On top of the loss of Acuña, the Braves also lost pitcher Mike Soroka to a season-ending Achilles tendon tear and outfielder Marcell Ozuna, who was placed on administrative leave in September for violating Major League Baseball’s domestic violence policies.
With gaping holes in the lineup and in the outfield, Braves general manager and president Alex Anthopoulos explored the trade market, looking to shore up the team with acquisitions ahead of the July 30 trade deadline. Atlanta had a 44-45 record at the All-Star break.
“I remember Alex Anthopoulos coming in and saying, ‘I do not want to sell,'” Kranitz said. “Thankfully, the other teams in the division really didn’t take off. They kind of let us hang around, Alex did his thing, and we really gelled right after those trades. It became pretty special.”

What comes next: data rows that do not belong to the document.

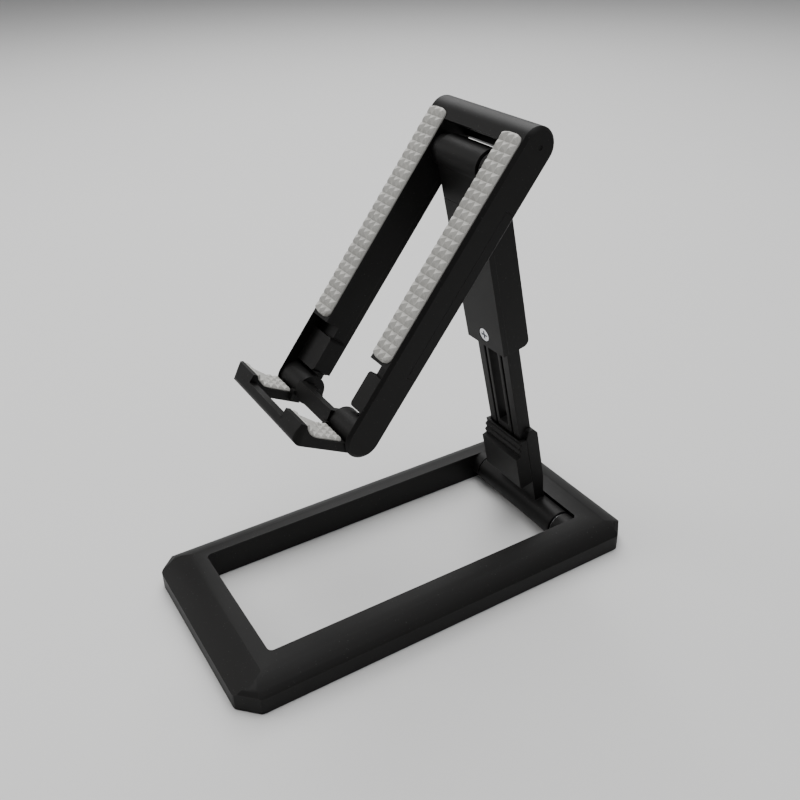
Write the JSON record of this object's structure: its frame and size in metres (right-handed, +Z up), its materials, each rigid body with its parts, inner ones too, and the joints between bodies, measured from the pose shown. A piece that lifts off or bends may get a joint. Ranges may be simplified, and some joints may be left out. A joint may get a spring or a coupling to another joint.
{
  "type": "phone stand",
  "caption": "Folding desk stand for a phone: ring base, telescopic leg, tilting two-rail cradle with grip pads and a folding lower hook.",
  "frame": {"origin": "centre of the base ring's footprint, on the desk", "axes": "+Z up, -Y toward the user and the hook, +X to the right seen from the front; mirror plane X = 0"},
  "size_m": [0.068, 0.136, 0.1373],
  "materials": {
    "black_plastic": "fine matte moulded",
    "grey_silicone": "soft matte",
    "foot_rubber": "matte",
    "pin_steel": "drawn",
    "screw_zinc": "bright zinc",
    "shoe_plastic": "natural acetal"
  },
  "bodies": {
    "base": {"base_shell": "black_plastic", "base_cover": "black_plastic", "base_feet": "foot_rubber", "base_cover_screws": "screw_zinc", "base_hinge_pin": "pin_steel", "base_hinge_washers": "pin_steel"},
    "lower_arm": {"lower_arm": "black_plastic", "arm_front_cover": "black_plastic", "slide_shoe": "shoe_plastic"},
    "sleeve": {"sleeve_body": "black_plastic", "sleeve_front_cover": "black_plastic", "sleeve_screw": "screw_zinc", "cradle_hinge_pin": "pin_steel", "cradle_hinge_washers": "pin_steel"},
    "cradle": {"cradle_frame": "black_plastic", "cradle_back_cover": "black_plastic", "cradle_back_screws": "screw_zinc", "cradle_pad_left": "grey_silicone", "cradle_pad_right": "grey_silicone", "hook_hinge_pins": "pin_steel"},
    "hook": {"hook_body": "black_plastic", "hook_pad_left": "grey_silicone", "hook_pad_right": "grey_silicone"}
  },
  "joints": [
    {"name": "base_hinge", "type": "hinge", "parent": "base", "child": "lower_arm", "pos_m": [0, 0.0503, 0.0053], "axis": [1, 0, 0], "range_deg": [-12, 25]},
    {"name": "leg_slide", "type": "slide", "parent": "lower_arm", "child": "sleeve", "axis": [0, -0.2079, 0.9781], "range_m": [-0.029, 0.008]},
    {"name": "cradle_hinge", "type": "hinge", "parent": "sleeve", "child": "cradle", "pos_m": [0, 0.02485, 0.12502], "axis": [1, 0, 0], "range_deg": [-50, 38]},
    {"name": "hook_hinge", "type": "hinge", "parent": "cradle", "child": "hook", "pos_m": [0, -0.02162, 0.06489], "axis": [1, 0, 0], "range_deg": [-85, 0]}
  ]
}
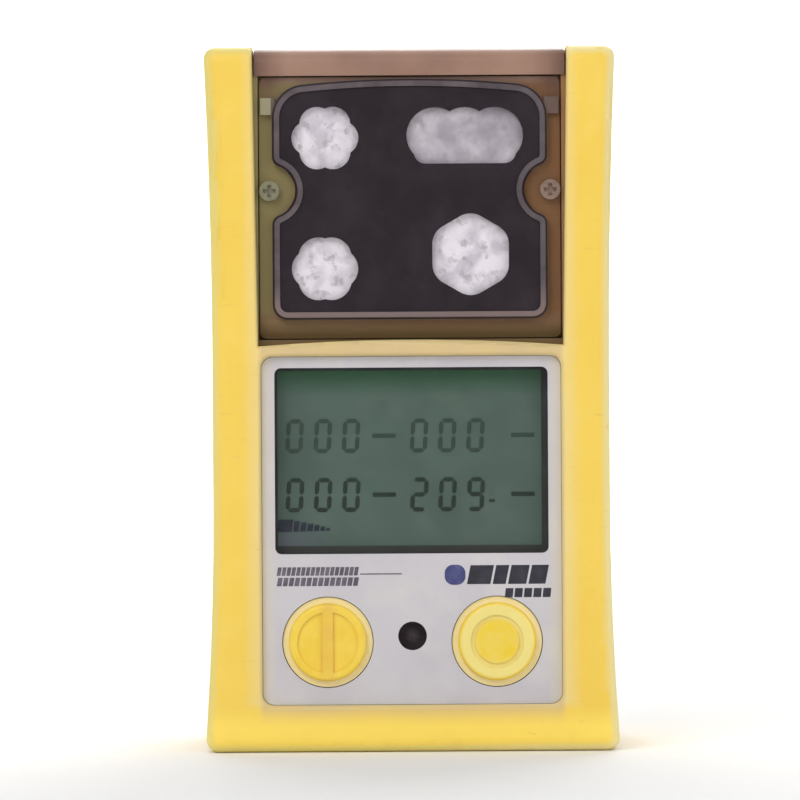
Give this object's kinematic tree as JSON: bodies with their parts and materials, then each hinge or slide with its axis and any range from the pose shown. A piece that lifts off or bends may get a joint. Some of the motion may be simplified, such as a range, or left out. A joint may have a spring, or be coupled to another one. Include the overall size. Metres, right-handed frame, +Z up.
{
  "type": "portable gas detector",
  "caption": "Handheld multi-gas detector with a black case in an elastomer boot, sensor ports, display, push buttons, alarm light and a sprung belt clip.",
  "frame": {"origin": "on the resting face, under the middle of the boot's width and depth", "axes": "+X right as the user faces the display, +Y from the display to the back, +Z up towards the alarm light"},
  "size_m": [0.0636, 0.0444, 0.1084],
  "materials": {
    "boot_elastomer": "fine matt, overmoulding elastomer",
    "case_plastic": "fine texture, black",
    "cover_plastic": "smooth, black",
    "seal_rubber": "matt, dark grey",
    "zinc_steel": "zinc plated",
    "black_steel": "blackened",
    "spring_steel": "bright wire",
    "clip_steel": "nickel plated sheet",
    "insert_brass": "turned",
    "contact_gold": "gold plated",
    "label_film": "printed polyester film, light grey",
    "window_plastic": "clear polycarbonate",
    "lcd_glass": "liquid crystal glass, grey-green",
    "light_guide": "white diffuser",
    "zebra_silicone": "striped silicone",
    "white_plastic": "moulded, white",
    "grey_plastic": "moulded, dark grey",
    "button_elastomer": "smooth, yellow",
    "dome_silicone": "translucent silicone",
    "filter_membrane": "white gas membrane",
    "sounder_mesh": "dark acoustic mesh",
    "rating_film": "blank polyester film, silvery",
    "dull_zinc": "worn zinc plate",
    "sounder_plastic": "black",
    "board_laminate": "green solder mask",
    "flex_film": "amber polyimide",
    "sensor_white": "moulded, white",
    "sensor_steel": "sintered disc in a steel can",
    "shield_tin": "tinned sheet",
    "alarm_lens": "smoked red translucent",
    "led_package": "white package",
    "cell_wrap": "blue wrap",
    "motor_steel": "drawn can",
    "weight_tungsten": "sintered"
  },
  "bodies": {
    "body": {"protective_boot": "boot_elastomer", "front_shell": "case_plastic", "rear_shell": "case_plastic", "shell_gasket": "seal_rubber", "case_screws": "black_steel", "screw_inserts": "insert_brass", "fascia_label": "label_film", "rear_label": "rating_film", "display_window": "window_plastic", "lcd_panel": "lcd_glass", "lcd_frame": "white_plastic", "backlight": "light_guide", "zebra_strips": "zebra_silicone", "display_board": "board_laminate", "display_board_screws": "zinc_steel", "board_link": "flex_film", "mode_return_dome": "dome_silicone", "enter_return_dome": "dome_silicone", "sounder_membrane": "sounder_mesh", "sounder_gasket": "seal_rubber", "sounder": "sounder_plastic", "sensor_cover": "cover_plastic", "cover_seal": "seal_rubber", "cover_screws": "dull_zinc", "sensor_holder": "grey_plastic", "main_board": "board_laminate", "main_board_screws": "zinc_steel", "processor_shield": "shield_tin", "battery_connector": "white_plastic", "led_strip": "board_laminate", "alarm_leds": "led_package", "alarm_light": "alarm_lens", "battery_pack": "cell_wrap", "battery_board": "board_laminate", "battery_cradle": "grey_plastic", "vibration_motor": "motor_steel", "motor_mount": "seal_rubber", "charging_contacts": "contact_gold", "contact_block": "grey_plastic", "clip_bracket": "clip_steel", "clip_screws": "zinc_steel", "clip_pin": "zinc_steel", "clip_spring": "spring_steel", "carbon_monoxide_filter": "filter_membrane", "oxygen_filter": "filter_membrane", "hydrogen_sulfide_filter": "filter_membrane", "combustible_filter": "filter_membrane", "carbon_monoxide_sensor": "sensor_white", "oxygen_sensor": "sensor_white", "hydrogen_sulfide_sensor": "sensor_white", "combustible_sensor": "sensor_steel"},
    "mode_button": {"mode_button": "button_elastomer"},
    "enter_button": {"enter_button": "button_elastomer"},
    "belt_clip": {"clip_lever": "clip_steel"},
    "vibration_weight": {"motor_weight": "weight_tungsten"}
  },
  "joints": [
    {"name": "mode_press", "type": "slide", "parent": "body", "child": "mode_button", "axis": [0, 1, 0], "range_m": [0, 0.0008], "stiffness_N_per_m": 400, "springref_m": -0.001, "deforming": ["mode_return_dome"]},
    {"name": "enter_press", "type": "slide", "parent": "body", "child": "enter_button", "axis": [0, 1, 0], "range_m": [0, 0.0008], "stiffness_N_per_m": 400, "springref_m": -0.001, "deforming": ["enter_return_dome"]},
    {"name": "clip_opening", "type": "hinge", "parent": "body", "child": "belt_clip", "pos_m": [0, 0.01897, 0.0714], "axis": [1, 0, 0], "range_deg": [0, 20], "stiffness_Nm_per_rad": 0.3, "springref_deg": -28.65, "deforming": ["clip_spring"]},
    {"name": "weight_spin", "type": "hinge", "parent": "body", "child": "vibration_weight", "pos_m": [0.0081, -0.00302, 0.05], "axis": [1, 0, 0], "continuous": true}
  ]
}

Most teams in the Braves’ position would have sold off valuable players to build toward success in seasons to come. Anthopoulos did the opposite, shipping prospects off to other organizations for immediate help on the Major League roster.
The Braves acquired outfielders Joc Pederson (Chicago Cubs), Jorge Soler (Kansas City), Eddie Rosario (Cleveland) and Adam Duvall (Miami). Soler took home the World Series MVP, while Rosario won NLCS MVP. Pederson and Duvall drove in nine and 10 runs, respectively, during the course of the postseason.
“I really felt like it was a team,” Kranitz said. “I didn’t see a lot of guys like, ‘Look at me.’ This team came together. Alex did such a good job of bringing in quality people, not just good baseball players, but good people.”
Kranitz was back in Baltimore this past season when the Braves visited for a three-game series in August, and he was reminded of his time with the Orioles more than a decade ago.
The O’s have taken their time to develop from within, selecting players in the top 12 picks during the past four drafts. MLB Pipeline rated the Orioles’ farm system as No. 1 in baseball in August with a handful of players appearing to be nearly ready for big-league action.
“I think [the Orioles are] going through a lot of what we went through when I was there, a lot of rebuild, a lot of younger guys coming up,” Kranitz said. “The East was incredibly competitive, every team was very good and unfortunately we had to roll through that. I think the difference is, from what I see, the talent level looks very real [now].”
With more young talent waiting in the wings and budding talent already making an impact in the majors, the future looks bright for the O’s going forward, according to Kranitz.
“Soon those younger players start to get a little bit older and start to be a little more comfortable,” Kranitz said. “Hopefully your general manager makes the right kind of moves to bring the right pieces in. But for sure, the Orioles are in a good spot as far as what I see on a talent level.”